Si ses projets sont encore multiples, «il se sent pressé par le temps», selon François Murisier. Au décès l’an dernier de sa deuxième épouse, Anne-Christine, avec qui il a vécu une relation fusionnelle tant d’années, il a accéléré les choses. Les immeubles qu’ils ont rachetés et rénovés dans la région ont été donnés à la fondation qu’ils ont créée ensemble.
«Je n’aurais pas pu vivre ailleurs qu’ici.»
C’est elle qui gère le conservatoire, la future bibliothèque sur les vignobles en terrasses et leurs cépages, le projet de «Dictionnaire amoureux de Lavaux», l’étude sur les acides aminés. Plus tard, le domaine lui-même reviendra aussi à la fondation pour «assurer sa pérennité grâce à des gens capables».

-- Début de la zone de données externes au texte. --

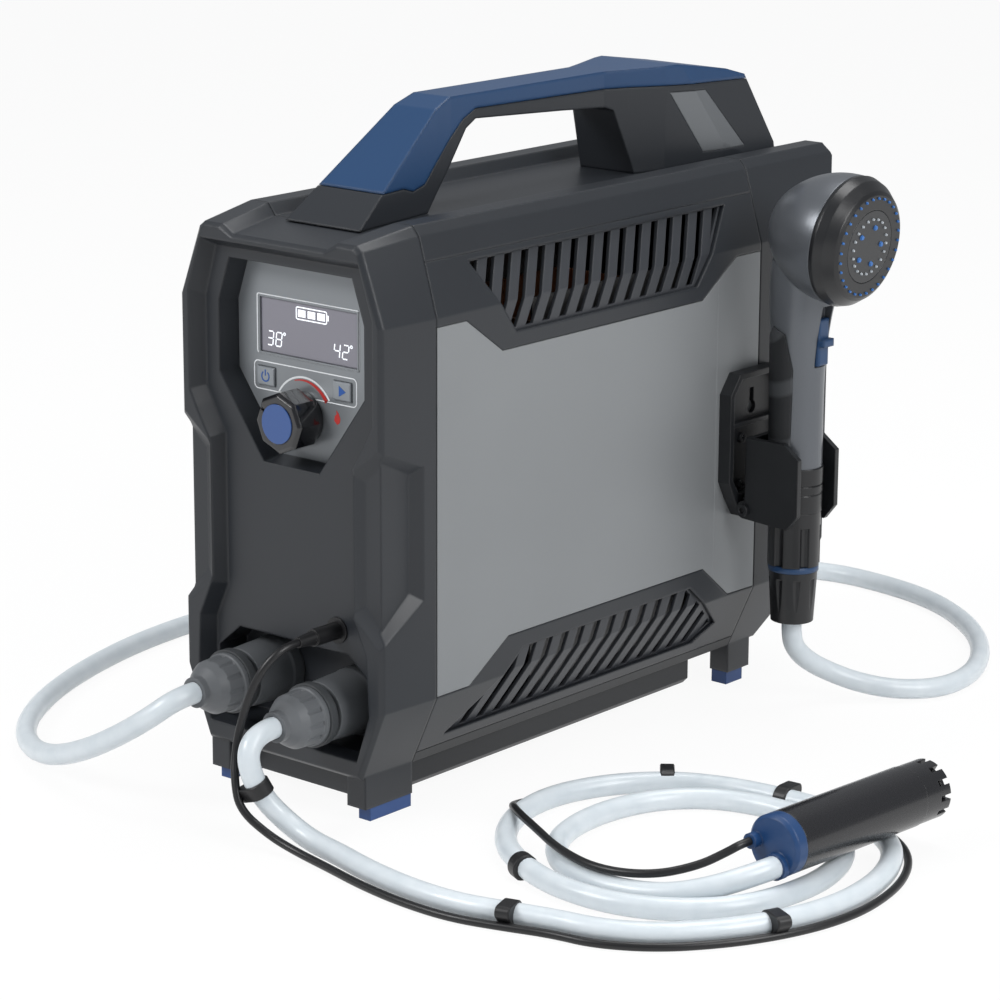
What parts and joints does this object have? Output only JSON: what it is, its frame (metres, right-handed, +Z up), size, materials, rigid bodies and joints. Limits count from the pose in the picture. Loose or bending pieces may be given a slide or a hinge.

Ses deux filles n’en voulaient pas, ses neveux travaillent ailleurs. Un drame presque wagnérien pour un passionné de l’œuvre du compositeur allemand, qui s’est rendu des dizaines de fois à Bayreuth entendre ses opéras. «Je ne suis pas croyant, mais j’aimerais laisser une trace.» Sa vraie passion, pourtant, c’est le lac «et la région subséquemment». Sa casquette de marin rappelle le permis de pêcheur professionnel qu’il a toujours sur lui, ses trois années à aider la veuve d’un pêcheur chaque matin à l’aurore en attendant que les enfants soient grands… «Je n’aurais pas pu vivre ailleurs qu’ici.»
Bio
1934 Naît le 6 avril à Cully de deux parents issus de familles vigneronnes.

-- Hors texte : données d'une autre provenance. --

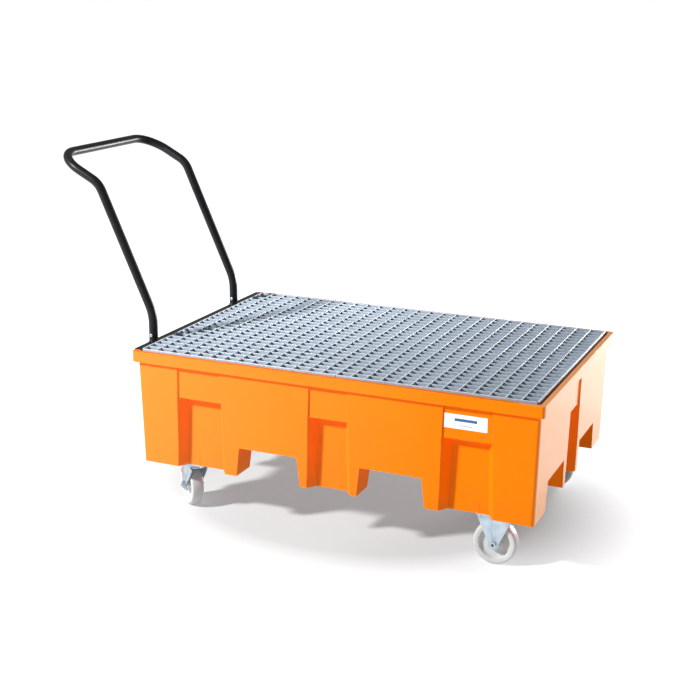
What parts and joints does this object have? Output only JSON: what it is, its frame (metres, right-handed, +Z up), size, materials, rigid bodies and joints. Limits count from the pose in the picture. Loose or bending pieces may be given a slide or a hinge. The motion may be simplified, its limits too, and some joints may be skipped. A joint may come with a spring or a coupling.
{
  "type": "mobile spill pallet",
  "caption": "Moulded spill tray trolley for drums, with a lift-out steel grating, fork channels under it, a bent tube push handle, and fixed and swivel casters.",
  "frame": {"origin": "on the floor, under the middle of the trolley's box", "axes": "+X is the pushing direction, away from the handle; +Z is up"},
  "size_m": [1.5824, 0.815, 1.0434],
  "materials": {
    "orange_pe": "moulded orange polyethylene, satin, faint orange-peel texture, scuffed feet",
    "galvanised_steel": "hot-dip galvanised, bright blue-grey with spangle",
    "black_coat": "black powder coat, semi-gloss",
    "zinc_plate": "bright blue zinc plating",
    "white_nylon": "white polyamide, turned and slightly translucent",
    "label_film": "plain white self-adhesive film"
  },
  "bodies": {
    "chassis": {"sump_tray": "orange_pe", "label_plate": "label_film", "handle_mount_angle": "black_coat", "push_handle": "black_coat", "handle_spigot_right": "black_coat", "handle_screw_right": "zinc_plate", "handle_bolt_right": "zinc_plate", "handle_spigot_left": "black_coat", "handle_screw_left": "zinc_plate", "handle_bolt_left": "zinc_plate", "plate_bolt_front_right_1": "zinc_plate", "plate_bolt_front_right_2": "zinc_plate", "plate_bolt_front_right_3": "zinc_plate", "plate_bolt_front_right_4": "zinc_plate", "fixed_fork_front_right": "zinc_plate", "axle_bush_front_right": "zinc_plate", "axle_bolt_front_right": "zinc_plate", "axle_nut_front_right": "zinc_plate", "plate_bolt_front_left_1": "zinc_plate", "plate_bolt_front_left_2": "zinc_plate", "plate_bolt_front_left_3": "zinc_plate", "plate_bolt_front_left_4": "zinc_plate", "fixed_fork_front_left": "zinc_plate", "axle_bush_front_left": "zinc_plate", "axle_bolt_front_left": "zinc_plate", "axle_nut_front_left": "zinc_plate", "plate_bolt_rear_right_1": "zinc_plate", "plate_bolt_rear_right_2": "zinc_plate", "plate_bolt_rear_right_3": "zinc_plate", "plate_bolt_rear_right_4": "zinc_plate", "top_plate_rear_right": "zinc_plate", "ball_race_rear_right": "zinc_plate", "kingpin_rear_right": "zinc_plate", "plate_bolt_rear_left_1": "zinc_plate", "plate_bolt_rear_left_2": "zinc_plate", "plate_bolt_rear_left_3": "zinc_plate", "plate_bolt_rear_left_4": "zinc_plate", "top_plate_rear_left": "zinc_plate", "ball_race_rear_left": "zinc_plate", "kingpin_rear_left": "zinc_plate"},
    "grating_panel": {"grating": "galvanised_steel"},
    "roller_front_right": {"wheel_front_right": "white_nylon"},
    "roller_front_left": {"wheel_front_left": "white_nylon"},
    "swivel_rear_right": {"swivel_fork_rear_right": "zinc_plate", "axle_bush_rear_right": "zinc_plate", "axle_bolt_rear_right": "zinc_plate", "axle_nut_rear_right": "zinc_plate"},
    "roller_rear_right": {"wheel_rear_right": "white_nylon"},
    "swivel_rear_left": {"swivel_fork_rear_left": "zinc_plate", "axle_bush_rear_left": "zinc_plate", "axle_bolt_rear_left": "zinc_plate", "axle_nut_rear_left": "zinc_plate"},
    "roller_rear_left": {"wheel_rear_left": "white_nylon"}
  },
  "joints": [
    {"name": "grating_lift", "type": "slide", "parent": "chassis", "child": "grating_panel", "axis": [0, 0, 1], "range_m": [0, 0.4]},
    {"name": "wheel_front_right_spin", "type": "hinge", "parent": "chassis", "child": "roller_front_right", "pos_m": [0.64925, -0.3125, 0.0625], "axis": [0, 1, 0], "continuous": true},
    {"name": "wheel_front_left_spin", "type": "hinge", "parent": "chassis", "child": "roller_front_left", "pos_m": [0.64925, 0.3125, 0.0625], "axis": [0, 1, 0], "continuous": true},
    {"name": "swivel_rear_right_turn", "type": "hinge", "parent": "chassis", "child": "swivel_rear_right", "pos_m": [-0.29375, -0.3125, 0.155], "axis": [0, 0, 1], "continuous": true},
    {"name": "wheel_rear_right_spin", "type": "hinge", "parent": "swivel_rear_right", "child": "roller_rear_right", "pos_m": [-0.32199, -0.28707, 0.0625], "axis": [0.6691, 0.7431, 0], "continuous": true},
    {"name": "swivel_rear_left_turn", "type": "hinge", "parent": "chassis", "child": "swivel_rear_left", "pos_m": [-0.29375, 0.3125, 0.155], "axis": [0, 0, 1], "continuous": true},
    {"name": "wheel_rear_left_spin", "type": "hinge", "parent": "swivel_rear_left", "child": "roller_rear_left", "pos_m": [-0.33117, 0.3191, 0.0625], "axis": [0.1736, 0.9848, 0], "continuous": true}
  ]
}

1957 Termine son droit, suivi de criminologie en 1958, puis HEC en 1963.
1963 Travaille pour l’Expo 64.
1965 Directeur de l’Office des vins vaudois (OVV).
1971 Cofonde la première agence de relations publiques trilingue.
1977 Directeur du Comptoir Suisse.
1977 Rencontre Anne-Christine, le deuxième soir de la Fête des Vignerons.
1983 Reprend le Domaine Bovard.
1994 Cofonde la Baronnie du Dézaley.
1999 Président de l’Association pour l’étude des terroirs du vignoble vaudois.
2004 Cofonde Arte Vitis.
2010 Crée le Conservatoire du chasselas à Rivaz.
2016 Crée la Fondation Louis-Philippe et Anne-Christine Bovard.
2021 Décès d’Anne-Christine. Donne leurs immeubles à la fondation. Cesse la direction du domaine.